> **WHAT IS BEING ASKED**: Please output the data below exactly as given, starting at its first line and stopping after the line that contains "on the ground.".

> **DATA EXTRACT**:
------------------------
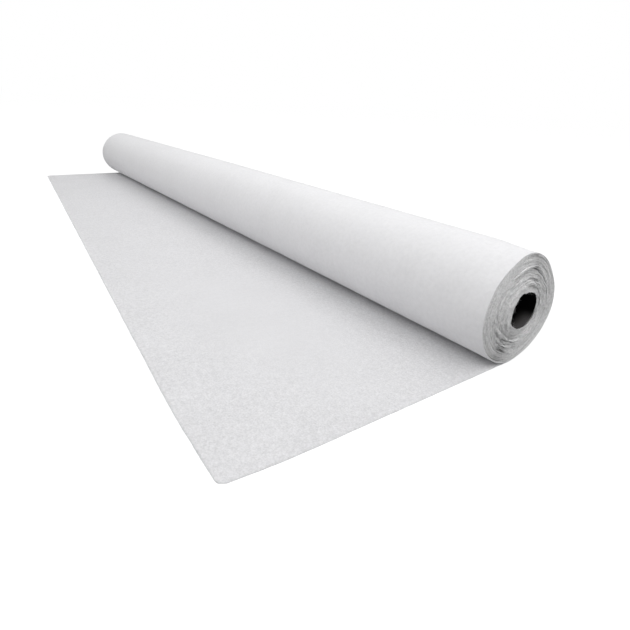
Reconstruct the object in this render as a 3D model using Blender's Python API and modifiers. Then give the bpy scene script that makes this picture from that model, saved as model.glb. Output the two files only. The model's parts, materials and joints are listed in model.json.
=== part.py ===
"""A roll of white nonwoven geotextile, partly rolled out on the ground.

The roll lies along X and is rolled out towards -Y, and +Z is up. The origin is on the ground, in the
middle of the object's bounding box. All lengths are in metres.
"""

import bpy
from math import cos, hypot, pi, sin, tau

# Driving dimensions
fabric_width = 2.5  # the sheet's width, and so the roll's length
fabric_thickness = 0.0015  # one layer of the fabric, lying loose
roll_radius = 0.108  # to the outside of the last turn
core_bore_radius = 0.038  # inside of the board tube
core_wall = 0.004
core_recess = 0.003  # how far each end of the tube lies inside the fabric's edge
core_edge_bevel = 0.0005
tape_width = 0.05  # around the tube
tape_thickness = 0.0004
tape_end_margin = 0.06  # bare length of tube at each end of the tape
turn_gap = 0.0006  # free space between two turns of the winding
clearance = 0.0003  # left between pieces that touch
reach_near = 0.599  # from below the roll's axis to the free corner at the +X end, unrounded
reach_far = 0.390  # the same at the -X end: the free edge is laid askew
near_corner_radius = 0.022
far_corner_radius = 0.010
contact_front = 0.050  # the strip that the roll stands on, in front of its axis
contact_back = 0.014  # and behind its axis
end_step_radius = 0.076  # inside this radius the ends of the turns are set back
end_step_depth = 0.006
end_step_run = 0.006  # the radius over which the step is spread
least_turn_gap = 0.0004  # the winding is never closer to itself than this

# Counts
turns = 23  # each stands for two or three real turns
points_per_turn = 24
tube_sides = 48
tape_steps = 6
corner_steps = 6

# Worked out from the dimensions above
half_width = fabric_width / 2
core_radius = core_bore_radius + core_wall
axis_height = fabric_thickness + clearance + roll_radius
turn_step = tau / points_per_turn
corner_share = 1 / cos(turn_step / 2)  # a polygon's corner radius for each unit of its flat's
tape_inner = core_radius + clearance
tape_outer = tape_inner + tape_thickness
first_inner = (tape_outer + clearance) * corner_share
band_thickness = (roll_radius - first_inner - turns * turn_gap) / (turns + corner_share)
turn_pitch = band_thickness + turn_gap
first_radius = first_inner + band_thickness / 2 * corner_share
last_radius = first_radius + turns * turn_pitch
back_radius = roll_radius - turn_pitch / 4  # a quarter turn in from the end of the last turn


def clear_scene():
    for thing in list(bpy.data.objects):
        bpy.data.objects.remove(thing)


def new_collection(name):
    collection = bpy.data.collections.new(name)
    bpy.context.scene.collection.children.link(collection)
    return collection


def plain_material(name, colour, roughness):
    material = bpy.data.materials.new(name)
    material.use_nodes = True
    shader = material.node_tree.nodes["Principled BSDF"]
    shader.inputs["Base Color"].default_value = (*colour, 1)
    shader.inputs["Roughness"].default_value = roughness
    shader.inputs["Metallic"].default_value = 0
    return material


def add_piece(name, data, collection, parent, material):
    """Links a new object for one piece, with its own material."""
    piece = bpy.data.objects.new(name, data)
    collection.objects.link(piece)
    piece.parent = parent
    data.materials.append(material)
    return piece


def add_axis(name, place, collection, parent=None):
    """An empty on a joint's axis, which the pieces that move together hang from."""
    axis = bpy.data.objects.new(name, None)
    axis.empty_display_size = roll_radius
    axis.location = place
    axis.parent = parent
    collection.objects.link(axis)
    return axis


def ribbon_mesh(name, path, ends):
    """An open strip along X: path holds its (y, z) points and ends the (low, high) x at each of them."""
    verts = []
    for (y, z), (low, high) in zip(path, ends):
        verts += [(low, y, z), (high, y, z)]
    faces = [(2 * i, 2 * i + 1, 2 * i + 3, 2 * i + 2) for i in range(len(path) - 1)]
    mesh = bpy.data.meshes.new(name)
    mesh.from_pydata(verts, [], faces)
    mesh.shade_smooth()
    return mesh


def thicken(piece, thickness):
    """Gives an open strip its thickness, half to each side."""
    shell = piece.modifiers.new("thickness", "SOLIDIFY")
    shell.thickness = thickness
    shell.offset = 0
    shell.use_even_offset = True


def turned_mesh(name, profile):
    """A closed outline of (radius, height) points, joined up, ready to be turned round Z."""
    mesh = bpy.data.meshes.new(name)
    edges = [(i, (i + 1) % len(profile)) for i in range(len(profile))]
    mesh.from_pydata([(radius, 0, height) for radius, height in profile], edges, [])
    return mesh


def core_tube(collection, axis):
    """The wound board tube. Its outline runs down the outside and up the bore."""
    half = half_width - core_recess
    bevel = core_edge_bevel
    profile = [
        (core_radius, half - bevel),
        (core_radius, bevel - half),
        (core_radius - bevel, -half),
        (core_bore_radius + bevel, -half),
        (core_bore_radius, bevel - half),
        (core_bore_radius, half - bevel),
        (core_bore_radius + bevel, half),
        (core_radius - bevel, half),
    ]
    board = plain_material("core_board", (0.16, 0.155, 0.15), 0.9)
    tube = add_piece("core_tube", turned_mesh("core_tube", profile), collection, axis, board)
    tube.rotation_euler = (0, pi / 2, 0)
    turn = tube.modifiers.new("turn", "SCREW")
    turn.steps = turn.render_steps = tube_sides
    turn.use_merge_vertices = True
    turn.merge_threshold = clearance / 10
    turn.use_smooth_shade = True
    return tube


def start_tape(collection, axis):
    """The tape between the tube and the start of the fabric, which begins below the axis."""
    radius = (tape_inner + tape_outer) / 2 * corner_share
    spread = tape_width / radius
    angles = [-pi / 2 - spread * i / tape_steps for i in range(tape_steps + 1)]
    path = [(radius * cos(angle), radius * sin(angle)) for angle in angles]
    half = half_width - core_recess - tape_end_margin
    film = plain_material("tape_film", (0.62, 0.55, 0.40), 0.5)
    mesh = ribbon_mesh("start_tape", path, [(-half, half)] * len(path))
    tape = add_piece("start_tape", mesh, collection, axis, film)
    thicken(tape, tape_thickness)
    return tape


def end_set_back(radius):
    """How far the end of a turn lies inside the sheet's full width, at this radius."""
    share = (end_step_radius + end_step_run / 2 - radius) / end_step_run
    share = min(1, max(0, share))
    return end_step_depth * share * share * (3 - 2 * share)


def winding_points():
    """(radius, angle) along the winding, from the last turn's end under the roll to the core.

    The fabric comes in under the roll from the front, goes up its back, over the top and down again.
    """
    points = []
    for i in range(turns * points_per_turn + 1):
        points.append((last_radius - turn_pitch * i / points_per_turn, turn_step * i - pi / 2))
    return points


def least_gap_to_itself(path, thickness):
    """The smallest distance between two turns of the path, less the thickness of the fabric."""
    least = roll_radius
    for i, (y, z) in enumerate(path[:-points_per_turn]):
        # the nearest stretch of the next turn in, around the point one full turn on
        for j in range(i + points_per_turn - 2, min(i + points_per_turn + 2, len(path) - 1)):
            (y1, z1), (y2, z2) = path[j], path[j + 1]
            along_y, along_z = y2 - y1, z2 - z1
            share = ((y - y1) * along_y + (z - z1) * along_z) / (along_y**2 + along_z**2)
            share = min(1, max(0, share))
            least = min(least, hypot(y - y1 - share * along_y, z - z1 - share * along_z))
    return least - thickness


def wound_fabric(collection, axis):
    """The wound sheet, one unbroken spiral band."""
    spiral = winding_points()
    path = [(radius * cos(angle), radius * sin(angle)) for radius, angle in spiral]
    ends = []
    for radius, _ in spiral:
        half = half_width - end_set_back(radius)
        ends.append((-half, half))
    gap = least_gap_to_itself(path, band_thickness)
    print(f"winding: {turns} turns of {band_thickness * 1000:.2f} mm", end=", ")
    print(f"least gap to itself {gap * 1000:.2f} mm")
    if gap < least_turn_gap:
        print("winding: the turns are too close, use fewer of them or a wider turn_gap")
    white = plain_material("wound_felt", (0.80, 0.80, 0.81), 0.95)
    mesh = ribbon_mesh("wound_fabric", path, ends)
    roll = add_piece("wound_fabric", mesh, collection, axis, white)
    thicken(roll, band_thickness)
    return roll


def outline_curve(name, outline, thickness):
    """A flat closed outline, filled and given its thickness, half up and half down."""
    curve = bpy.data.curves.new(name, "CURVE")
    curve.dimensions = "2D"
    curve.fill_mode = "BOTH"
    curve.extrude = thickness / 2
    spline = curve.splines.new("POLY")
    spline.points.add(len(outline) - 1)
    for point, (x, y) in zip(spline.points, outline):
        point.co = (x, y, 0, 1)
    spline.use_cyclic_u = True
    return curve


def rounded_corner(corner, before, after, radius):
    """Points of an arc that rounds a corner between the directions to its two neighbours."""
    bx, by = before[0] - corner[0], before[1] - corner[1]
    ax, ay = after[0] - corner[0], after[1] - corner[1]
    b_long, a_long = hypot(bx, by), hypot(ax, ay)
    bx, by, ax, ay = bx / b_long, by / b_long, ax / a_long, ay / a_long
    half_cos = ((1 + bx * ax + by * ay) / 2) ** 0.5  # of half the angle at the corner
    half_sin = (1 - half_cos**2) ** 0.5
    start_far = radius * half_cos / half_sin
    mid_x, mid_y = (bx + ax) / (2 * half_cos), (by + ay) / (2 * half_cos)
    centre = (corner[0] + mid_x * radius / half_sin, corner[1] + mid_y * radius / half_sin)
    sx, sy = corner[0] + bx * start_far - centre[0], corner[1] + by * start_far - centre[1]
    ex, ey = corner[0] + ax * start_far - centre[0], corner[1] + ay * start_far - centre[1]
    points = []
    for i in range(corner_steps + 1):
        share = i / corner_steps
        x, y = sx * (1 - share) + ex * share, sy * (1 - share) + ey * share
        scale = radius / hypot(x, y)
        points.append((centre[0] + x * scale, centre[1] + y * scale))
    return points


def laid_outline():
    """The lead of fabric seen from above, with y counted from below the roll's axis."""
    seam_y = -contact_front - clearance
    roll_far, roll_near = (-half_width, seam_y), (half_width, seam_y)
    free_near, free_far = (half_width, -reach_near), (-half_width, -reach_far)
    outline = [roll_far]
    outline += rounded_corner(free_far, roll_far, free_near, far_corner_radius)
    outline += rounded_corner(free_near, free_far, roll_near, near_corner_radius)
    outline.append(roll_near)
    return outline


def laid_sheet(collection, outline, axis_y, material):
    """The lead of fabric on the ground, from the strip under the roll to the free edge."""
    curve = outline_curve("laid_sheet", outline, fabric_thickness)
    sheet = add_piece("laid_sheet", curve, collection, None, material)
    sheet.location = (0, axis_y, fabric_thickness / 2)
    return sheet


def contact_strip(collection, slide, material):
    """The strip of fabric that the roll presses on the ground, and that moves along with it."""
    outline = [
        (-half_width, -contact_front),
        (half_width, -contact_front),
        (half_width, contact_back),
        (-half_width, contact_back),
    ]
    curve = outline_curve("contact_strip", outline, fabric_thickness)
    strip = add_piece("contact_strip", curve, collection, slide, material)
    strip.location.z = fabric_thickness / 2
    return strip


def build():
    clear_scene()
    collection = new_collection("geotextile_roll")
    outline = laid_outline()
    # this puts the origin midway between the free corner and the back of the roll
    axis_y = -(min(y for _, y in outline) + back_radius) / 2
    roll_out = add_axis("roll_out_slide", (0, axis_y, 0), collection)
    roll_turn = add_axis("roll_turn_axis", (0, 0, axis_height), collection, roll_out)
    laid_sheet(collection, outline, axis_y, plain_material("laid_felt", (0.76, 0.76, 0.77), 0.95))
    contact_strip(collection, roll_out, plain_material("strip_felt", (0.70, 0.70, 0.71), 0.95))
    core_tube(collection, roll_turn)
    start_tape(collection, roll_turn)
    wound_fabric(collection, roll_turn)
    print(f"roll axis at y {axis_y:.5f} m, z {axis_height:.5f} m")


build()
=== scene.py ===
import json
from math import pi, radians, tau

import bpy
import numpy as np
from mathutils import Matrix, Vector


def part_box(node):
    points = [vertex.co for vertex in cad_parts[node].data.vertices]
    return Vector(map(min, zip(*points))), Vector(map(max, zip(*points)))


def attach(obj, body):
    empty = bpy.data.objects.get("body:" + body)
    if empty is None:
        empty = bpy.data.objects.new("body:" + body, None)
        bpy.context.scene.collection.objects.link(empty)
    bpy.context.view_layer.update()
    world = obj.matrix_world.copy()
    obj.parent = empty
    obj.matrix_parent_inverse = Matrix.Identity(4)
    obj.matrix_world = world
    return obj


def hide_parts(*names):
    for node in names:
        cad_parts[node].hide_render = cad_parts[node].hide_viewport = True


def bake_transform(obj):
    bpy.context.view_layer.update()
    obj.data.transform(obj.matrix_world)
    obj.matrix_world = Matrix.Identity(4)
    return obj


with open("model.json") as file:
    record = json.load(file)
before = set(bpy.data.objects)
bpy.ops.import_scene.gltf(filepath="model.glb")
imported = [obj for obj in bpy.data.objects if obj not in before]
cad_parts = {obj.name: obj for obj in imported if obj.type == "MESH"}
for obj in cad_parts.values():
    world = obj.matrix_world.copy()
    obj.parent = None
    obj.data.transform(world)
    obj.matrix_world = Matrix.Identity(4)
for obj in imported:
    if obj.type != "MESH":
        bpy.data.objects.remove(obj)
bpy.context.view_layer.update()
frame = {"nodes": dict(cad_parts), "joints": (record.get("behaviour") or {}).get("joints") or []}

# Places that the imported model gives
rollJoint = next(joint for joint in frame["joints"] if joint["name"] == "roll_turn")
axisY, axisZ = rollJoint["pos_m"][1:]
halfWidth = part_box("wound_fabric")[1].x
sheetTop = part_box("laid_sheet")[1].z
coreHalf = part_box("core_tube")[1].x
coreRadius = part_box("core_tube")[1].z - axisZ
tubeCreep = 0.0060  # at the near end the tube has crept out with the turns around it
tubeNear = coreHalf + tubeCreep
restGap = 0.0003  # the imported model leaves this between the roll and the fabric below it
rollRadius = axisZ - sheetTop - restGap
millimetre = 0.001
print(f"frame: roll {2 * halfWidth:.3f} m wide, {2 * rollRadius:.4f} m across")


# Small helpers. Middles and spreads of stretches round the roll are in degrees.

def smooth(share):
    share = np.clip(share, 0, 1)
    return share * share * (3 - 2 * share)


def within(share, edge):  # 1 well inside a radius share, 0 outside it: the share, and the run it fades over
    outer, run = edge
    return smooth((outer - share) / run)


def beyond(share, edge):  # the opposite
    inner, run = edge
    return smooth((share - inner) / run)


def turnedFrom(angle, middle):
    return (angle - radians(middle) + pi) % tau - pi


def hump(angle, middle, spread):  # 1 at the middle, 0 a spread away on both sides
    return smooth(1 - np.abs(turnedFrom(angle, middle)) / radians(spread))


def plateau(angle, middle, spread):  # the same with a broad flat top
    return smooth((1 - np.abs(turnedFrom(angle, middle)) / radians(spread)) * 2)


def climbing(angle, middle, spread, climb):  # from -climb to climb on the way through the same stretch
    return climb * np.clip(turnedFrom(angle, middle) / radians(spread), -1, 1)


def wander(places, step, seed):  # a smooth random line, from -1 to 1, through a value every step
    places = np.asarray(places, float) / step
    low = np.floor(places).astype(int)
    values = np.random.default_rng(seed).uniform(-1, 1, low.max() - low.min() + 2)
    first = low - low.min()
    return values[first] + (values[first + 1] - values[first]) * smooth(places - low)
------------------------
> **FULL OUTPUT**:
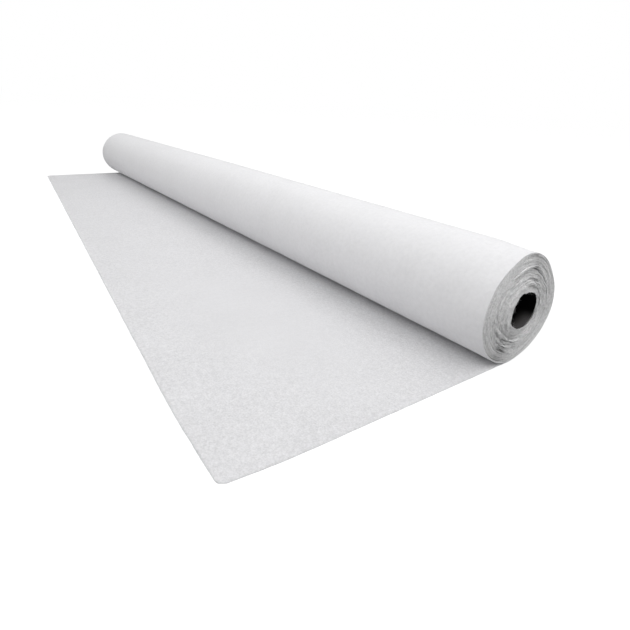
Reconstruct the object in this render as a 3D model using Blender's Python API and modifiers. Then give the bpy scene script that makes this picture from that model, saved as model.glb. Output the two files only. The model's parts, materials and joints are listed in model.json.
=== part.py ===
"""A roll of white nonwoven geotextile, partly rolled out on the ground.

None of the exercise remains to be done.